Equality, finances and relationships

A long time ago I had a truly shameful relationship with a boy. I felt that the relationship was wrong because I was, as the boy knew, unemployed and desperately lost. Nevertheless, the relationship grew, awkwardly, lasting just under a year. This was a romance fuelled by loneliness; a relationship based on some imagined feeling of what it’s like to belong, be settled, and be optimistic. Sadly, we both found ourselves in a relationship that neither inspired optimism nor a sense of belonging.
I have found myself in a couple of relationships, which, it seems, only serve to keep me from feeling alone. Whilst this may seem very sad (and even parasitic), all my relationships are propelled by a misapplied need to somehow settle. I’ve been aware of this feeling from a young age. As a teenager, I found myself homeless, the causal effects of which led to low level, sustained, mental health issues – and I have never fully shaken off the frenetic, desperate fog I felt back then.
I’ve been provided with a rainbow of information regarding feminism, socialism and oppression – most of this has been given to me with an intention to rally up support – all of which has been delivered with an earnest conviction. Whenever I talk to such people, or get into an extended debate, I tend to feel one of two things:
a) Some activists, not personally familiar with the grim realities out there, fall back on an angry call to sedition. Whilst anger is more than justified, indeed needed when addressing oppressive, intransient people, there remains a genuine lack of understanding between some of the activists who speak on behalf of the oppressed. These good people remain away from stresses and obstacles facing the very people they represent. In this sense, the overwhelming noise is that of anger and isolation, not optimism and support.

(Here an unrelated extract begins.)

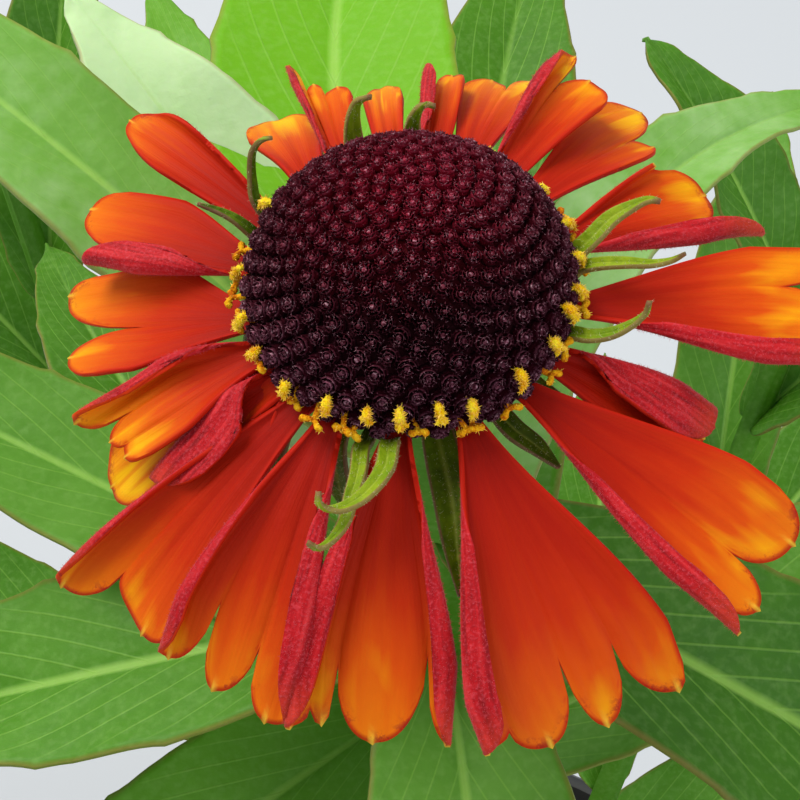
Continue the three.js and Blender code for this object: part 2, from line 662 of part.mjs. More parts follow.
function openFlorets() {
  const parts = [ringSolid(OPEN_BAND, 16)];
  const random = seededRandom(7);
  const middle = (OPEN_BAND.bottom + OPEN_BAND.top) / 2;
  for (const azimuth of STYLES) {
    const a = degrees(azimuth);
    const reach = 1 + random() * 0.6;
    const out = new THREE.Vector3(Math.cos(a), Math.sin(a), 0);
    const side = new THREE.Vector3(-Math.sin(a), Math.cos(a), 0);
    const swing = (random() - 0.5) * 0.9;
    const point = (r, z, s) => out.clone().multiplyScalar(r).addScaledVector(side, s).setZ(z);
    const curve = new THREE.CatmullRomCurve3([
      point(OPEN_BAND.outer - 0.7, middle, 0),
      point(OPEN_BAND.outer + reach * 0.6, middle + 0.3, swing * 0.4),
      point(OPEN_BAND.outer + reach, middle - 0.1, swing),
    ]);
    parts.push(solidOf(rodGeometry(curve, 2, roundOutline(3), (u) => 0.36 + 0.12 * u)));
  }
  return joined(parts).subtract(joined(BRACTS.map((bract) => bractSolid(bract, CLEARANCE))));
}

// Bracts: narrow green leaves under the bloom. Most hang; the others come up between the rays.
// Each goes through places given as [azimuth, radius, height].
const RISEN_BRACTS = [
  {
    width: 2,
    through: [[3, 8, -2.6], [4, 10.6, -1.6], [9, 11.6, 0.9], [12.5, 13.4, 2.2], [13.7, 15.7, 3.2]],
  },
  {
    width: 1,
    through: [[-1, 8, -2.6], [-1, 11, -2.2], [1, 12.6, 1.2], [1.5, 14.6, 1.9], [1.7, 16.6, 2]],
  },
  {
    width: 1,
    through: [[-22, 8, -2.6], [-22, 10.6, -1.6], [-20, 12.4, 1.3], [-17, 14.2, 2], [-14, 14.8, 3.5]],
  },
  {
    width: 1.5,
    through: [[-98, 8, -2.6], [-98, 10.4, -1.7], [-98, 11.8, 1], [-102, 15, 2], [-107, 15.8, 3]],
  },
  {
    width: 1.5,
    through: [[-106, 8, -2.6], [-106, 10.4, -1.9], [-104, 12.4, 1], [-102, 16, 1.9], [-106, 18.6, 2.2]],
  },
  {
    width: 1,
    through: [[157, 8, -2.6], [157, 10.2, -1.6], [157, 11.2, 0.8], [157, 12.4, 2], [158, 13.7, 2.5]],
  },
  {
    width: 1,
    through: [[143, 8, -2.6], [143, 10.6, -1.6], [142, 11.8, 0.9], [140, 12.6, 3.6], [135, 11.7, 5]],
  },
  {
    width: 1.5,
    through: [[108, 8, -2.6], [108, 10.6, -1.6], [107, 11.6, 1], [105, 12.1, 4], [101, 12, 5]],
  },
  {
    width: 1,
    through: [[92, 8, -2.6], [92, 10, -1.6], [91, 10.8, 1], [87, 11, 3.6], [81, 10.6, 4.8]],
  },
  {
    width: 2,
    through: [[-82, 8, -2.6], [-82, 10, -3.2], [-82.5, 14, -3.6], [-82, 18, -5.4]],
  },
  {
    width: 1.8,
    through: [[-54, 8, -2.6], [-53, 10, -3.2], [-48, 11.6, -3.8], [-46, 13, -4.8]],
  },
];
const HANGING_BRACTS = [-68, -36, 26, 48, 70, 122, 174, 196, 218, 240].map((azimuth, i) => ({
  width: 1.8,
  through: [
    [azimuth, 8, -2.6],
    [azimuth, 9.4, -3.6],
    [azimuth + 4, 10.6 + (i % 3) * 0.5, -6],
    [azimuth + 7, 11.4 + (i % 3), -8.5],
  ],
}));
const BRACTS = [...RISEN_BRACTS, ...HANGING_BRACTS];

function bractSolid({ width, through }, margin = 0) {
  const curve = new THREE.CatmullRomCurve3(
    through.map(([azimuth, radius, height]) => {
      const a = degrees(azimuth);
      return new THREE.Vector3(radius * Math.cos(a), radius * Math.sin(a), height);
    }),
  );
  const surface = (share, v) => {
    const u = Math.max(0, Math.min(1, share));
    const point = curve.getPoint(u);
    const along = curve.getTangent(u);
    const side = new THREE.Vector3(-point.y, point.x, 0).normalize();
    side.addScaledVector(along, -side.dot(along)).normalize();
    const up = along.clone().cross(side);
    const half = (width / 2) * (1 - 0.75 * u ** 2.4) + margin;
    return point.addScaledVector(side, v * half).addScaledVector(up, 0.2 * Math.abs(v) * half);
  };
  const rows = through.map((_, i) => i / (through.length - 1));
  return solidOf(bladeGeometry(surface, rows, [-1, 1], BRACT_THICKNESS + 2 * margin));
}

// Involucre: the stem's swollen top, the green seat of the florets and the bracts round it
function involucre() {
  const seat = lathe(
    [
      [0, -NECK_DEPTH],
      [STEM_RADIUS, -NECK_DEPTH],
      [3.6, -NECK_DEPTH + 2.6],
      [RECEPTACLE_RADIUS, RECEPTACLE_TOP - 1.4],
      [RECEPTACLE_RADIUS, RECEPTACLE_TOP],
      [RAY_BAND.inner - 0.4, RECEPTACLE_TOP],
      [RAY_BAND.inner - 0.6, OPEN_BAND.top],
      [0, OPEN_BAND.top],
    ],
    18,
  );
  return joined([seat, ...BRACTS.map((bract) => bractSolid(bract))]);
}

const material = (color, roughness) => new THREE.MeshStandardMaterial({ color, roughness, metalness: 0 });
const MATERIALS = {
  potPlastic: material(0x24282a, 0.55),
  mix: material(0x3a2a1e, 1),
  leafGreen: material(0x5f9a35, 0.6),
  bractGreen: material(0x86a832, 0.6),
  rayOrange: material(0xd8401a, 0.55),
  styleYellow: material(0xf2b90c, 0.6),
  discMaroon: material(0x2e0a14, 0.7),
};

function named(name, solid, finish) {
  const mesh = new THREE.Mesh(geometryOf(solid), finish);
  mesh.name = name;
  return mesh;
}

const bloomGroup = new THREE.Group();
bloomGroup.position.copy(BLOOM_AT);
bloomGroup.rotation.set(degrees(BLOOM_LEAN_FRONT), degrees(-BLOOM_LEAN_LEFT), 0);
bloomGroup.updateMatrixWorld(true);

const plant = new THREE.Group();
plant.add(bloomGroup);

const feet = SIDE_SHOOTS.map((shoot) => {
  const curve = shootPath(shoot);
  const share = (STEM_HOLE_DEPTH - 2) / (shoot.height + STEM_HOLE_DEPTH - 2);
  const radius = STEM_RADIUS * STEM_WING + CLEARANCE;
  return { foot: curve.getPointAt(share), lean: curve.getTangentAt(share / 2), radius };
});
feet.push({
  foot: new THREE.Vector3(0.2, 0.2, MIX_TOP),
  lean: new THREE.Vector3(0, 0, 1),
  radius: STEM_RADIUS * MAIN_STEM_SCALE * STEM_WING + 2 * CLEARANCE,
});

plant.add(named("pot", pot(), MATERIALS.potPlastic));
plant.add(named("potting_mix", pottingMix(feet), MATERIALS.mix));
plant.add(named("flowering_stem", floweringStem(), MATERIALS.leafGreen));
for (const shoot of SIDE_SHOOTS) plant.add(named(shoot.name, sideShoot(shoot), MATERIALS.leafGreen));
bloomGroup.add(named("involucre", involucre(), MATERIALS.bractGreen));
bloomGroup.add(named("ray_florets", rayFlorets(), MATERIALS.rayOrange));
bloomGroup.add(named("open_florets", openFlorets(), MATERIALS.styleYellow));
bloomGroup.add(named("disc_florets", discFlorets(), MATERIALS.discMaroon));

export default plant;
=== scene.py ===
# %% [markdown]
# # A potted sneezeweed
# One orange-red bloom on a leafy stem, in a plain nursery pot. The solid model gives every size and
# place. This script puts the fine surfaces over it: thin petals with lobed tips and rolled edges, a dome
# of small buds, hairy green bracts, veined leaves, damp potting mix and moulded plastic.
# Everything is in metres, with +Z up and the origin under the middle of the pot. Shapes are worked out in
# millimetres and scaled once, when their vertices are written.

import math

import bpy
import numpy as np
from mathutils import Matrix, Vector


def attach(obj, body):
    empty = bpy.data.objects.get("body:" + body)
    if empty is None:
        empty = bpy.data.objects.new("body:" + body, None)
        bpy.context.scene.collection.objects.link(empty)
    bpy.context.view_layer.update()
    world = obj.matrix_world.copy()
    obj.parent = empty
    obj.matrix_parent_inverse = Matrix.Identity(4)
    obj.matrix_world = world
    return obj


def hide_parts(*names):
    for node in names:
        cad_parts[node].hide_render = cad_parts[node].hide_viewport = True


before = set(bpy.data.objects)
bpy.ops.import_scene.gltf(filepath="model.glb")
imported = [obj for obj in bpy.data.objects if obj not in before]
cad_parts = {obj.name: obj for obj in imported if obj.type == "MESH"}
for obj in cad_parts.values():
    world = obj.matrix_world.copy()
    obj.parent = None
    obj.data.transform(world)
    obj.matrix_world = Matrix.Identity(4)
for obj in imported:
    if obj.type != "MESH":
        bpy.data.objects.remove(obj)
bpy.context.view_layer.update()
MM = 0.001

# %% [markdown]
# ## Camera
# The photograph looks down on the bloom from close by, so near petals look much larger than far ones.
# Only a camera at the true distance gives that, and the lens then follows from the width of the view.
# The bloom stands above the middle of the picture, so the camera aims a little below it.

# %% Camera
BLOOM_AT = np.array([0.0, -2.0, 385.0])
CAMERA_DISTANCE = 110.0
CAMERA_ELEVATION = math.radians(52)
VIEW_WIDTH = 48.5
SENSOR_WIDTH = 36.0
NEAREST_SEEN = 5.0
AIM_OFFSET = np.array([-0.55, -5.2, -4.1])

camera_back = np.array([0.0, -math.cos(CAMERA_ELEVATION), math.sin(CAMERA_ELEVATION)])
camera_at = Vector((BLOOM_AT + CAMERA_DISTANCE * camera_back) * MM)
aim_at = Vector((BLOOM_AT + AIM_OFFSET) * MM)

bpy.ops.object.select_all(action="DESELECT")
bpy.ops.object.camera_add(location=camera_at)
camera = bpy.context.object
camera.name = "camera"
camera.rotation_euler = (aim_at - camera_at).to_track_quat("-Z", "Y").to_euler()
camera.data.sensor_width = SENSOR_WIDTH
camera.data.lens = SENSOR_WIDTH * CAMERA_DISTANCE / VIEW_WIDTH
camera.data.clip_start = NEAREST_SEEN * MM
bpy.context.scene.camera = camera
print("lens", round(camera.data.lens, 1), "mm")

# %% [markdown]
# ## Floor and light
# A pale floor and an even pale sky stand in for a light tent. One big lamp high on the left gives the
# soft gloss of a bright overcast day, and a weak one on the right opens the shadows.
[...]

b) When I talk to people in grassroots projects, the situation is different, staff and clients often talk about a sense of support; there is often a feeling of community. Confidential information is safely shared - and genuine insights develop over time.

So what’s this got to do with my ridiculous, past relationship?
I found that oppression restricts a person’s ability to be in a healthy relationship. These are the kind of restrictions that fly in the face of equality, while simultaneously addressing a need - that could be confused with selfishness – to feel loved. I also found that the battle against oppression is seductive.
I was once the victim of oppression, and during this time I found myself with people who became angry on my behalf. We spoke about love and longevity, but never spoke about the gulf between us - we were only interested in an anger the united us – which felt exciting and important. This anger was enough to make us think we had something meaningful in common, when; actually, it was the very thing that divided us.
My point is: politicised activists often talk about the concepts and belief systems that – provided you have access to books and journals – can be universally shared and debated. Nevertheless, this is only a normative debate, based on ideals. I have considered why I find this problematic, and I think it’s the sheer presumption of it. I’ve often found myself in conversations with activists who are so far removed from the injustices that they are railing against, that it’s hard to imagine them in conversation with the people they’re fighting for – let alone relationships.

Anyway I dated these fellows and it was fine. It ended. I still think about it sometimes - equality and ideology and such.

does anyone have any thoughts on this?

I don’t really know what question you’re asking.

Aw, I was kind of hoping she’d come back and explain what the heck she was talking about. :frowning:

Maybe if you hadn’t been so doggone mean! :wink:

Dialectical Materialism pillow talk? All’s fair in love and the Third Servile War?

Sorry - I’ll try to dial it back and not scare off n00bs. :slight_smile:

It’s not about conversations with friends or theories. If you have a relationship that makes you feel good and supported, you won’t care whether you can philosophize about it.

It sounds like either you have a good idea about what you need from a relationship but are having trouble finding the sort of partner you need, or you’re finding partners that are OK, but they don’t sound good when you talk about them to other people. Or you’re young and changing and have let go of a few relationships that you’ve grown out of. Or you’re suffering from variety overload (when there are many potential mates to choose from, it can be hard to choose because there might be a better one right around the corner). Or something else. It’s hard to know, when we don’t know you personally.

It sounds like the idea of settling saddens you. The surest way to not settle is to know what you want and actively go looking for it. Not that I’ve ever done that myself.

Is it not wanting to settle, but not wanting to be alone that you want to talk about? (BTW, Sparticus wasn’t alone. Have you considered leading a slave rebellion?)